* [Task requirements] From the records below, copy out exactly the lines from the one containing "Continue the build123d" to the one containing "0.25, 1)), root_wall)", both included. Add nothing else.

(Scripts that build objects)
_ _ _ _ _ _ _
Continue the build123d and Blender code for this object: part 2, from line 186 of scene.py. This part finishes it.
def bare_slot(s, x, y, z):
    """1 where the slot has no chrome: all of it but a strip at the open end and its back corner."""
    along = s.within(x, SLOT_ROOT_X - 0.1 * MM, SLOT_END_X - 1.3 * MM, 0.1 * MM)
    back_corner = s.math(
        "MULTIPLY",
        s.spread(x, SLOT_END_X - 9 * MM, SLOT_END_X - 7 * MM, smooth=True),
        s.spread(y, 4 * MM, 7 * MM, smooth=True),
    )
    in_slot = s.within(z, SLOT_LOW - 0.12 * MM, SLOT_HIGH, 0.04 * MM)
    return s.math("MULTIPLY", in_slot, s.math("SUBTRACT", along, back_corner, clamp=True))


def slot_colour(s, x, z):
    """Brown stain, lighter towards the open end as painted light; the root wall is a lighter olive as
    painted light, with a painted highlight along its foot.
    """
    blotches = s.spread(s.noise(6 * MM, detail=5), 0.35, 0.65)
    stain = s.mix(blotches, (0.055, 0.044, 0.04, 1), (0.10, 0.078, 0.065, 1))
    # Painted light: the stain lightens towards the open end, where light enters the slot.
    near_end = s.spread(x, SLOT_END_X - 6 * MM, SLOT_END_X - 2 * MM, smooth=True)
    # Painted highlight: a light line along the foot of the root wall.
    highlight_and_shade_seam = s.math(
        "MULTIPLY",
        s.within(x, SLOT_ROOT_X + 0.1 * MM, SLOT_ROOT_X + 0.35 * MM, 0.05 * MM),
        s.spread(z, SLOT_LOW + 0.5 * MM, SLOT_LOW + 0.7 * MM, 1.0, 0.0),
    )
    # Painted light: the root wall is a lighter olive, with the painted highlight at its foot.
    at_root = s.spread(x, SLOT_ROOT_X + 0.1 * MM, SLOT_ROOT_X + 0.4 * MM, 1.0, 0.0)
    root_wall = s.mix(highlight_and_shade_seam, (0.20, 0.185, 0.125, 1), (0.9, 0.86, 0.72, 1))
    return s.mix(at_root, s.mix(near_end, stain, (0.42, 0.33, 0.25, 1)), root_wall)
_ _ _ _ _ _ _
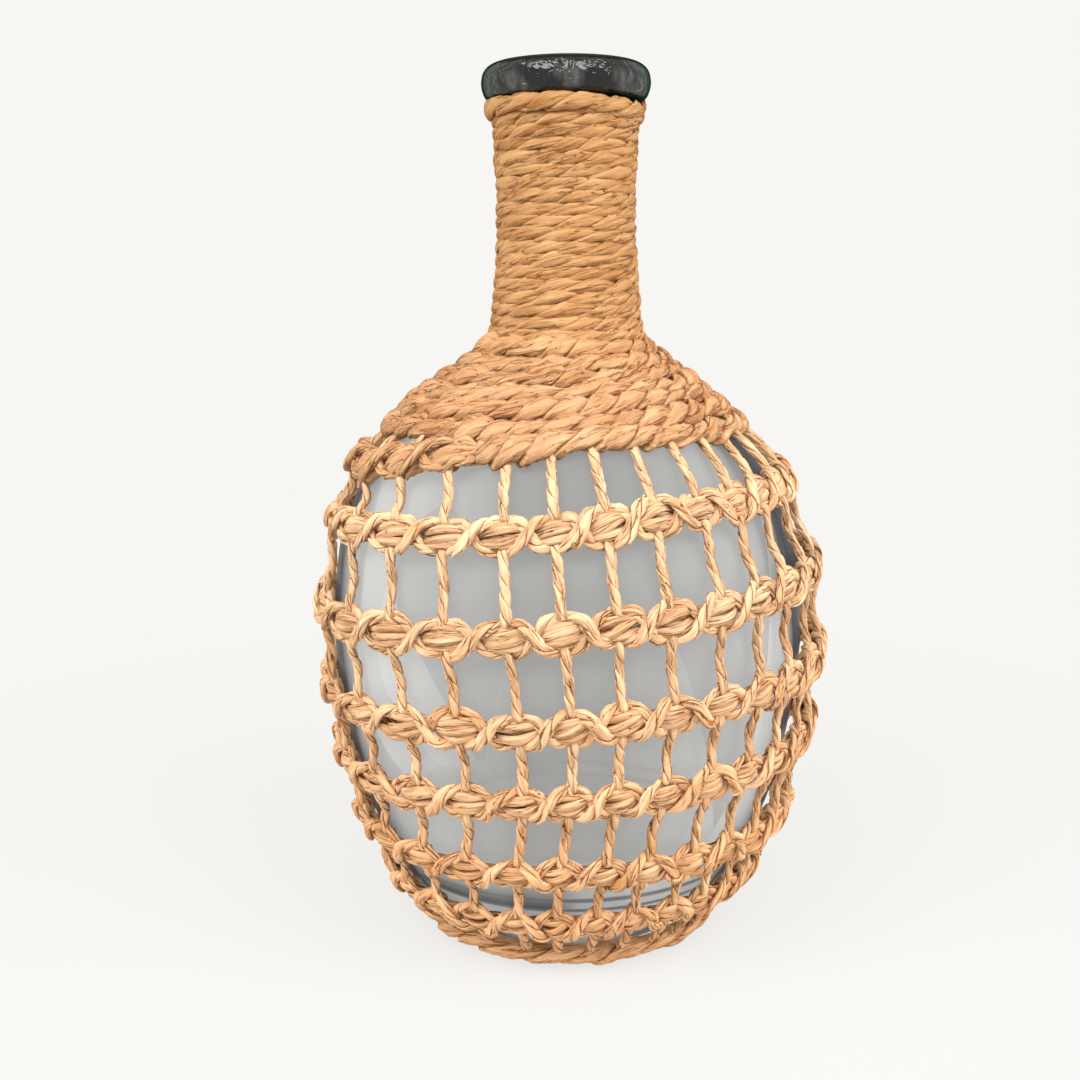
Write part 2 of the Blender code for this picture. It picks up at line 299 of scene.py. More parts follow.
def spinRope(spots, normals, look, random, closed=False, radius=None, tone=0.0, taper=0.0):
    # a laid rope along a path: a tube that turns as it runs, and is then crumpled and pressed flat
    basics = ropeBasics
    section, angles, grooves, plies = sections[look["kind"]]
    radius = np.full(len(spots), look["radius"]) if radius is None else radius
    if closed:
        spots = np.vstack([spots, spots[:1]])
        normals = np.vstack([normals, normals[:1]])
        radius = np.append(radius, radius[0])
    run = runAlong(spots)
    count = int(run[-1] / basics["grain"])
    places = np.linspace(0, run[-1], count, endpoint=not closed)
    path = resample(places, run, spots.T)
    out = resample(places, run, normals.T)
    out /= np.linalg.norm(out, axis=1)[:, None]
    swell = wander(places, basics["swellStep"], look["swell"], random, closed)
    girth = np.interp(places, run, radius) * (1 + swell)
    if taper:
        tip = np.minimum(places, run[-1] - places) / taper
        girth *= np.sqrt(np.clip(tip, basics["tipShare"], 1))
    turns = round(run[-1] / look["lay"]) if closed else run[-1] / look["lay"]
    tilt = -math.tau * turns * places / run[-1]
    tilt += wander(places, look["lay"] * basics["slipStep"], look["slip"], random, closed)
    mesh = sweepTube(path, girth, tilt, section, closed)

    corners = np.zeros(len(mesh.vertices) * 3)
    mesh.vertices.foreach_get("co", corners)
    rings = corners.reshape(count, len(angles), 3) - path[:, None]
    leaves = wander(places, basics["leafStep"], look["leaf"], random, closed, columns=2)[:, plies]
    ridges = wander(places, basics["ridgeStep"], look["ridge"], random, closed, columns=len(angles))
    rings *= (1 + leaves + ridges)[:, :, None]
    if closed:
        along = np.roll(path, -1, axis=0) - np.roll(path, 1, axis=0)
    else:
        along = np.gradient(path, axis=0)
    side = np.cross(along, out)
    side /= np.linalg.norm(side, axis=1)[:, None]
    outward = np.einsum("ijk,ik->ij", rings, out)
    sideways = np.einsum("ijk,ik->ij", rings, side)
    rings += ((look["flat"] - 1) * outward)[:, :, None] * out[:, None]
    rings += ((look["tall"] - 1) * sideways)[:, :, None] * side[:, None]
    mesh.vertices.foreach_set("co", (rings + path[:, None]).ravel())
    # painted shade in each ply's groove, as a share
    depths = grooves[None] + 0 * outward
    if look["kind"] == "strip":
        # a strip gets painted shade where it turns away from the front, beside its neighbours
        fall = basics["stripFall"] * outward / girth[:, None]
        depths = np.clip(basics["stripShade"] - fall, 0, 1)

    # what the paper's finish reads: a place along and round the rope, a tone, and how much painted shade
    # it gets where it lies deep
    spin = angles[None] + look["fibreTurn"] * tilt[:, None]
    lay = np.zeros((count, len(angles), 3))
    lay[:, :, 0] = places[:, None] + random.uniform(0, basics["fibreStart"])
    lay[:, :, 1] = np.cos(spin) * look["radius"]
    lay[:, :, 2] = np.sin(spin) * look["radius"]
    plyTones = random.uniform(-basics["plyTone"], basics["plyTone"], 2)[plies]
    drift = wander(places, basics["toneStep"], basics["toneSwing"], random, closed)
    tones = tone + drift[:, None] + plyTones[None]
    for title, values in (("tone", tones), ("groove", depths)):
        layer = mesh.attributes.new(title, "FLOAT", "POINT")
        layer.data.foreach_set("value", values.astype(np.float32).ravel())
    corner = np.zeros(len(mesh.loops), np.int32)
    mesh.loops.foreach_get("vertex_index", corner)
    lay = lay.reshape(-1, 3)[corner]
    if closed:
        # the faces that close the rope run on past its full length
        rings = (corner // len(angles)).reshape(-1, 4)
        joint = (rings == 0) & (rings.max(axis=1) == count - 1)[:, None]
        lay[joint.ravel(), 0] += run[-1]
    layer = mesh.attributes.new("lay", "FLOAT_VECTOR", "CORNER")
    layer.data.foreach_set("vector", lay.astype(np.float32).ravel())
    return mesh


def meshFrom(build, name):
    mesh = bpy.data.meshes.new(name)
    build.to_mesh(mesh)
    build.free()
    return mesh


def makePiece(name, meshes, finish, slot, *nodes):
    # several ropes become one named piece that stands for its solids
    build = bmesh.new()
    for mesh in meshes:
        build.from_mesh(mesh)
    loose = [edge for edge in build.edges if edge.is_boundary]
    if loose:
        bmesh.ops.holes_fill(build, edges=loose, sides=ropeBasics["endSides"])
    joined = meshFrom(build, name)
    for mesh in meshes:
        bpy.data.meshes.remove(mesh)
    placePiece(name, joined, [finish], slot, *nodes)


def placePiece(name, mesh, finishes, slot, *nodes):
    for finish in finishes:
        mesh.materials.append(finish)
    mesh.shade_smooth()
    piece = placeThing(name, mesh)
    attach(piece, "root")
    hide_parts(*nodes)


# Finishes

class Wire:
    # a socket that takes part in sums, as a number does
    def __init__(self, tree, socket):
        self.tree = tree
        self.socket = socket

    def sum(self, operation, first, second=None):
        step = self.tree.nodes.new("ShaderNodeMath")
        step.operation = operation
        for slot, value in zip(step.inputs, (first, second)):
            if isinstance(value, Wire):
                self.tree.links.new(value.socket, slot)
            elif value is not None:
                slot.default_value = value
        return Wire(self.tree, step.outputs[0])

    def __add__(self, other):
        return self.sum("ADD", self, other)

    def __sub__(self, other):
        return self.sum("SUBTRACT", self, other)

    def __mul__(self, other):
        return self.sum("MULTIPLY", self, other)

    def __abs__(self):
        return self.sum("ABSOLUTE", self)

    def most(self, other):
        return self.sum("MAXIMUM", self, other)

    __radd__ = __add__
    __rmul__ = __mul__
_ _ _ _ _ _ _
* [Answer to this task]
Continue the build123d and Blender code for this object: part 2, from line 186 of scene.py. This part finishes it.
def bare_slot(s, x, y, z):
    """1 where the slot has no chrome: all of it but a strip at the open end and its back corner."""
    along = s.within(x, SLOT_ROOT_X - 0.1 * MM, SLOT_END_X - 1.3 * MM, 0.1 * MM)
    back_corner = s.math(
        "MULTIPLY",
        s.spread(x, SLOT_END_X - 9 * MM, SLOT_END_X - 7 * MM, smooth=True),
        s.spread(y, 4 * MM, 7 * MM, smooth=True),
    )
    in_slot = s.within(z, SLOT_LOW - 0.12 * MM, SLOT_HIGH, 0.04 * MM)
    return s.math("MULTIPLY", in_slot, s.math("SUBTRACT", along, back_corner, clamp=True))


def slot_colour(s, x, z):
    """Brown stain, lighter towards the open end as painted light; the root wall is a lighter olive as
    painted light, with a painted highlight along its foot.
    """
    blotches = s.spread(s.noise(6 * MM, detail=5), 0.35, 0.65)
    stain = s.mix(blotches, (0.055, 0.044, 0.04, 1), (0.10, 0.078, 0.065, 1))
    # Painted light: the stain lightens towards the open end, where light enters the slot.
    near_end = s.spread(x, SLOT_END_X - 6 * MM, SLOT_END_X - 2 * MM, smooth=True)
    # Painted highlight: a light line along the foot of the root wall.
    highlight_and_shade_seam = s.math(
        "MULTIPLY",
        s.within(x, SLOT_ROOT_X + 0.1 * MM, SLOT_ROOT_X + 0.35 * MM, 0.05 * MM),
        s.spread(z, SLOT_LOW + 0.5 * MM, SLOT_LOW + 0.7 * MM, 1.0, 0.0),
    )
    # Painted light: the root wall is a lighter olive, with the painted highlight at its foot.
    at_root = s.spread(x, SLOT_ROOT_X + 0.1 * MM, SLOT_ROOT_X + 0.4 * MM, 1.0, 0.0)
    root_wall = s.mix(highlight_and_shade_seam, (0.20, 0.185, 0.125, 1), (0.9, 0.86, 0.72, 1))
    return s.mix(at_root, s.mix(near_end, stain, (0.42, 0.33, 0.25, 1)), root_wall)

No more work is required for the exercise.